Flood, with an address at Scribblestown Avenue, Finglas, pleaded guilty to possessing the drug for sale or supply.
He apologised to the court, saying he was “embarrassed” even to be there. “It was a moment of madness,” he said.
The court heard Flood has served 18 years with the Defence Forces, including several overseas postings, and is three years from retirement.
Det Garda Colin Tighe told Melanie Greally BL, prosecuting, that gardaí became suspicious when they saw a car driving erratically in the Rathfarnham area.
When they stopped the car, the driver seemed very nervous and on edge and there was a strong smell of cannabis herb.
There was a knuckle duster and a can of pepper spray in the car, which the driver said he kept for self-protection when he worked as a taxi driver.
Gardaí found a vacuum packed bag containing cannabis herb in a shopping bag in the car boot.
“It’s only grass, I was trying to dump it, I can’t tell you where it came from,” said Flood.
Lorcan Staines BL, defending, said Flood has no previous convictions, co-operated with gardaí and was genuinely remorseful.
Flood said he initially lied to gardaí that he was moving the drugs to pay off a debt because he did not want to implicate his dying wife in his arrest.
He said that after doing some research online, he made a few calls and got a parcel delivered.
When the parcel arrived it seemed to be worth about €5,000, whereas he only wanted to spend up to €500.

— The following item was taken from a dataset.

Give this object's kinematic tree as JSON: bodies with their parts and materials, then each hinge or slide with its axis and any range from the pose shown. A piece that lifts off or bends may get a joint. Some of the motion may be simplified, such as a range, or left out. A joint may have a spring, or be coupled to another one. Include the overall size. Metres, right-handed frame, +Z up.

Flood told the dealer he could not afford it and said he was in the process of returning the parcel when he was arrested.
Gardaí found a yellow post-it in Flood’s house with a Rathfarnham address on it, near to where he was stopped.
A probation report said Flood is at low risk of reoffending.
Mr Staines said Flood needed a further three years in the Army to avail of a pension, and that the outcome of the case could have serious financial consequences for him.
If Flood gets a prison sentence he will be discharged immediately from the Army. If he gets a suspended sentence it will be up to the General Army Commander to decide, but it is “likely” he will be discharged, counsel said.
Mr Staines asked the court to impose a fine below €381, which would not affect Flood’s military conduct.
Judge Mary Ellen Ring remanded Flood on continuing bail for sentencing later in July.